▶ **WORK REQUIRED**
Copy out the listing exactly.

▶ **RECORDED DATA**
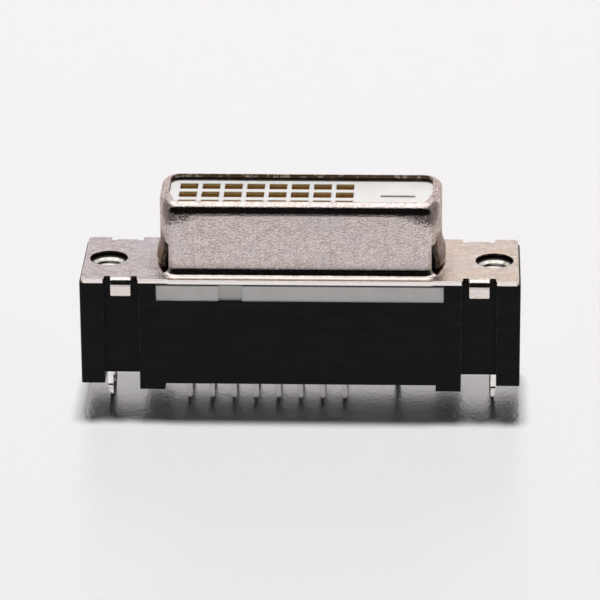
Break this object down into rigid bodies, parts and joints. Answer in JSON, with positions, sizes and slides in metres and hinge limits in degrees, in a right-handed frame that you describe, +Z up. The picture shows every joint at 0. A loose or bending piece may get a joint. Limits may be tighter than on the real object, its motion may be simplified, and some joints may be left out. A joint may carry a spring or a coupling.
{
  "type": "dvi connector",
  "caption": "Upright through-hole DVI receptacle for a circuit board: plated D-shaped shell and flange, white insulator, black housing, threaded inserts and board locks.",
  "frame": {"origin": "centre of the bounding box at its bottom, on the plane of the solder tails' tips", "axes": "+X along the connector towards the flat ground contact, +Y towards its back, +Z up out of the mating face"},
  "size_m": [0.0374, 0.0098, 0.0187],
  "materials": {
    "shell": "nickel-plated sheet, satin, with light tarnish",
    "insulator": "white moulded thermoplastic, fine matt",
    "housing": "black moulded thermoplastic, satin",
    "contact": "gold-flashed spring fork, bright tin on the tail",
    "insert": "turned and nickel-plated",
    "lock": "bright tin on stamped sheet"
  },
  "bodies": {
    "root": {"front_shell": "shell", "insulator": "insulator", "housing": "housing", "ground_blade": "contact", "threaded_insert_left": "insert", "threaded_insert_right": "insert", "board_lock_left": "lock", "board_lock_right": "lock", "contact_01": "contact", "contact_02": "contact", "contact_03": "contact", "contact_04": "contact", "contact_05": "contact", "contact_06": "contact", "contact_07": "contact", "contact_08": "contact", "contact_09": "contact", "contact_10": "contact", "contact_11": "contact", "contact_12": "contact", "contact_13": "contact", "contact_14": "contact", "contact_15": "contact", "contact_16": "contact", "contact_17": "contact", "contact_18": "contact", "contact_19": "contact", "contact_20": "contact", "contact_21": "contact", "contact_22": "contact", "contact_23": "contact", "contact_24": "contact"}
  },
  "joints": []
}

▶ **OUTPUT OF THE EXERCISE**
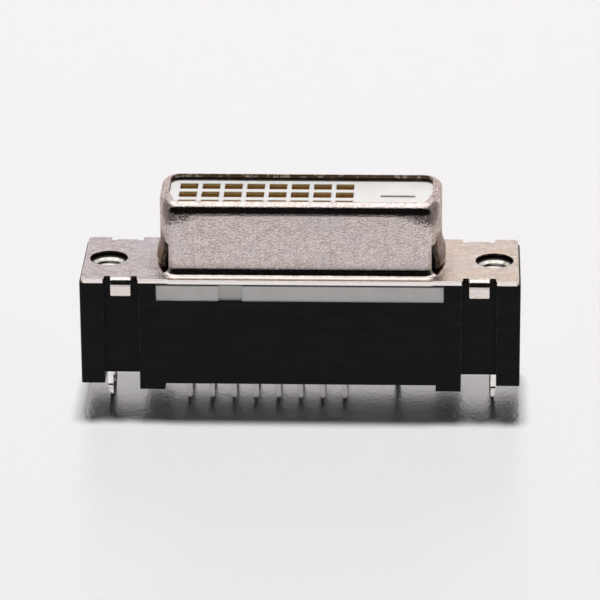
Break this object down into rigid bodies, parts and joints. Answer in JSON, with positions, sizes and slides in metres and hinge limits in degrees, in a right-handed frame that you describe, +Z up. The picture shows every joint at 0. A loose or bending piece may get a joint. Limits may be tighter than on the real object, its motion may be simplified, and some joints may be left out. A joint may carry a spring or a coupling.
{
  "type": "dvi connector",
  "caption": "Upright through-hole DVI receptacle for a circuit board: plated D-shaped shell and flange, white insulator, black housing, threaded inserts and board locks.",
  "frame": {"origin": "centre of the bounding box at its bottom, on the plane of the solder tails' tips", "axes": "+X along the connector towards the flat ground contact, +Y towards its back, +Z up out of the mating face"},
  "size_m": [0.0374, 0.0098, 0.0187],
  "materials": {
    "shell": "nickel-plated sheet, satin, with light tarnish",
    "insulator": "white moulded thermoplastic, fine matt",
    "housing": "black moulded thermoplastic, satin",
    "contact": "gold-flashed spring fork, bright tin on the tail",
    "insert": "turned and nickel-plated",
    "lock": "bright tin on stamped sheet"
  },
  "bodies": {
    "root": {"front_shell": "shell", "insulator": "insulator", "housing": "housing", "ground_blade": "contact", "threaded_insert_left": "insert", "threaded_insert_right": "insert", "board_lock_left": "lock", "board_lock_right": "lock", "contact_01": "contact", "contact_02": "contact", "contact_03": "contact", "contact_04": "contact", "contact_05": "contact", "contact_06": "contact", "contact_07": "contact", "contact_08": "contact", "contact_09": "contact", "contact_10": "contact", "contact_11": "contact", "contact_12": "contact", "contact_13": "contact", "contact_14": "contact", "contact_15": "contact", "contact_16": "contact", "contact_17": "contact", "contact_18": "contact", "contact_19": "contact", "contact_20": "contact", "contact_21": "contact", "contact_22": "contact", "contact_23": "contact", "contact_24": "contact"}
  },
  "joints": []
}